Granted, the grip elder Democrats have on the party has genuinely become something of an embarrassment given the party’s more youthful composition by comparison to the GOP, which has elevated younger leaders more aggressively.
Before Rep. John Conyers announced his resignation in December, Pelosi fought calls for the 88 year old congressman—in office since 1965—to step down over sexual misconduct allegations for over a week. One of the leading candidates to replace Pelosi if she steps down is House Minority Whip Steny Hoyer, who has reportedly argued that, as leader, he would serve as “a bridge” to an evidently unprepared generation of younger Democrats. He is 78.
But a shakeup that replaced Pelosi, Hoyer, and other Democratic leaders with younger faces offering the same rhetoric and policy priorities wouldn’t be a changeover of any substance at all.
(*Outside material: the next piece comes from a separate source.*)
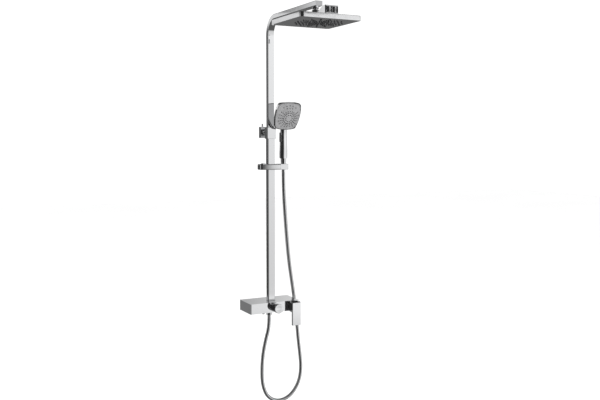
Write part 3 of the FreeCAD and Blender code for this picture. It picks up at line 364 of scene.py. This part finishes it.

Centrist New Democrat Coalition members Rice and Seth Moulton have been among the loudest voices calling for new leadership, as has Ohio Rep. Tim Ryan, who ran an attention-seeking campaign against Pelosi for minority leadership in November and has criticized the party for leaning too heavily into identity politics.
None of those people are likely to set the party’s increasingly progressive base abuzz, but if there is some large constituency in the party itching for purely cosmetic change, they can rest assured that a new crop of establishment Democrats will take the stage should the House remain in Republican hands come November. Pelosi, of course, would be the first to go. “A stealthy discussion is already underway within the Democratic Caucus,” Politico’s Heather Caygle and John Bresnahan reported Tuesday, “particularly among members whose only experience in Congress is in the minority.” If the Democratic Party underperforms significantly in November and identifies Nancy Pelosi as the locus of their problems, those members are going to have to get used to minority status.